Just a short and sweet update on this Friday morning.  An additional decision has come down in the Grasso v. Grasso matter.  The Court reversed a cost/fee order entered by the trial court which taxed costs against cotrustees of a trust individually, where the complaint asserted no claims against the cotrustees in their individual capacities (even though complaint's caption did name them as individuals).

Wednesday, September 3, 2014

Friscia v. Friscia

Friscia v. Friscia, 161 So.3d 513 (Fla. 2d DCA 2014), 2014 WL 4212689

Again we have a probate case involving the intersection between probate and family law, this time with the added twist of Florida homestead law.  This case involved a determination of whether a decedent's interest in a home was homestead based upon the provisions of the decedent's marital settlement agreement with his first wife.  

The decedent's marital settlement agreement gave his first wife exclusive use and possession of their marital home until their youngest child graduated from high school.  At that time, the decedent and his first wife were required to sell the marital home and split the proceeds.  The decedent died before his youngest son graduated from high school, and thus the probate court held that the decedent owned the home as a tenant in common with his first wife and his interest retained its homestead status, relying on the Third Districts decision in Beltran v. Kalb, 63 So.3d 783 (Fla. 3d DCA 2011)

The personal representative of the decedent's estate first argued that the probate court's reliance on Beltran was incorrect, because Beltran did not involve issues of waiver in the marital settlement agreement.  He argued that the decedent waived homestead in the marital settlement agreement, and based his position on two separate provisions of the agreement: the mutual release provisions and the provisions requiring the eventual sale of the homestead.

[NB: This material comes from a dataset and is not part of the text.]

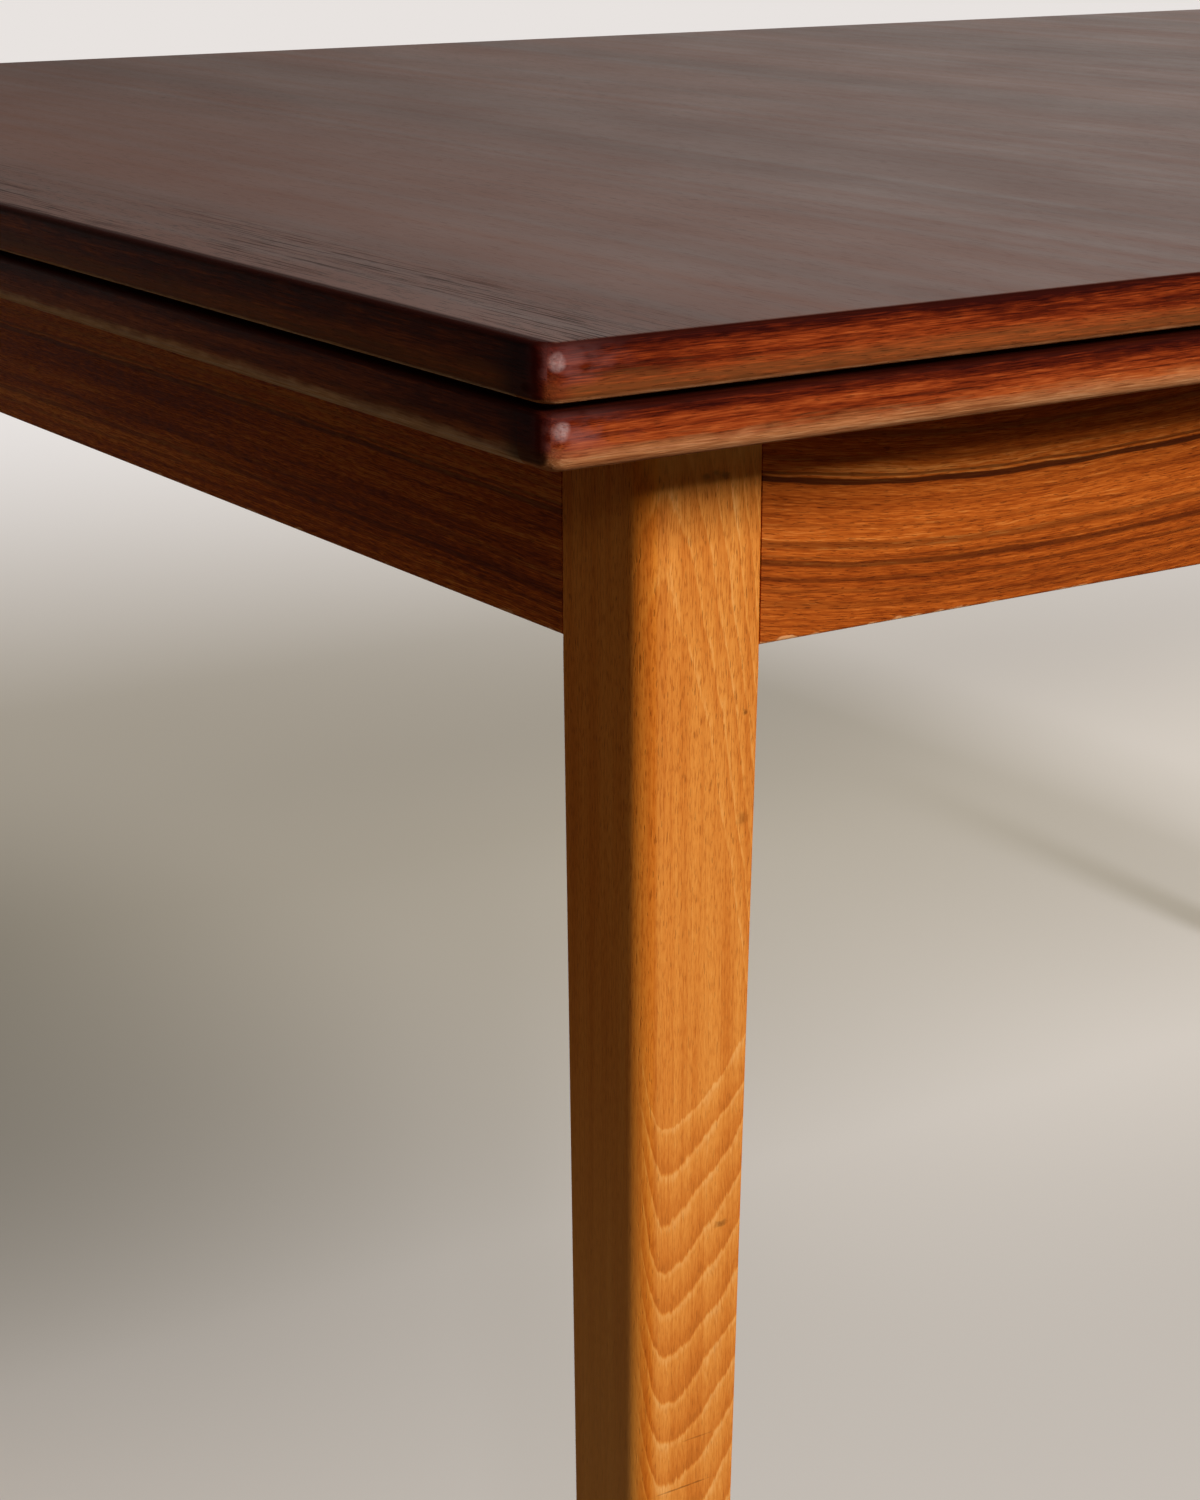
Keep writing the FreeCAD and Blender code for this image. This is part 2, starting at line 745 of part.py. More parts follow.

The Court rejected the personal representative's argument that this case was distinguishable from Beltran.  In Beltran, the husband and wife owned the marital home as tenants in common at the time of the wife's death, making it necessary to determine the homestead status of each owner.  The Court held that the award of exclusive use and possession of the homestead to the wife did not extinguish the husband's right to homestead protection, since his child, who he still supported financially, still lived on the property.  Thus, because each of the tenants in common retained their homestead interest in the marital home, the homestead exemption precluded the forced sale of the property to satisfy a creditor.  Like in Beltran, here, the husband and wife owned the marital home as tenants in common at the time of the decedent's death.  And also similarly, the award of exclusive use and possession to the wife did not extinguish the decedent's right to homestead protection, since his child, who he still supported financially, also still lived on the property.  Thus, the probate court's reliance on Beltran was proper.

The Court also rejected the personal representative's argument that the provisions of the marital settlement agreement waived homestead protection.  Even though the mutual release provisions in the agreement were broad, and contained language waiving "all rights," the broad waiver only waived homestead rights in the property of the other.  Since the rights at issue here were the decedent's own homestead rights in the property, and not the property of the former wife, the mutual release provisions did not constitute a waiver of the decedent's homestead protection.  The Court similarly found that the decedent's agreement to sell the marital home in the agreement was not inconsistent with the homestead right protecting his interest from forced sale.   As a result, the Court held that neither provision in the marital settlement agreement constituted a waiver of the decedent's homestead protections.

Jaffe v. Jaffe

Jaffe v. Jaffe, 147 So.3d 578 (Fla. 3d DCA 2014), 2014 WL 4212741

This guardianship case dealt with, among other things, the award of attorney's fees and costs in a guardianship proceeding.  The trial court, using the criteria detailed in F.S. 744.108(2)(a)-(i), made a determination of a reasonable hourly attorney's fee and found it appropriate to reduce the attorney's fees to a specified amount, plus costs, which it found reasonable given the circumstances.  It reserved jurisdiction to tax the costs of the attorney's expert witness who testified on the issue of attorney's fees.

The Court found that the attorney had put on competent substantial evidence to justify her attorney's fees.  Not only did she present the testimony of an expert regarding the reasonableness of her fees, but she also presented her own sworn testimony regarding her hours and costs spent on the guardianship matter.  The Court found that the trial court's reduction in attorney's fees was not a result of any determination that the fees sought were unreasonable, and thus it would not defeat F.S. 744.108 to award the attorney fees and costs for her own attorney and expert witness.  Thus, the court properly reserved jurisdiction to determine the amount of the fees and costs incurred in order to determine the reasonableness and necessity of the attorney's fees awarded.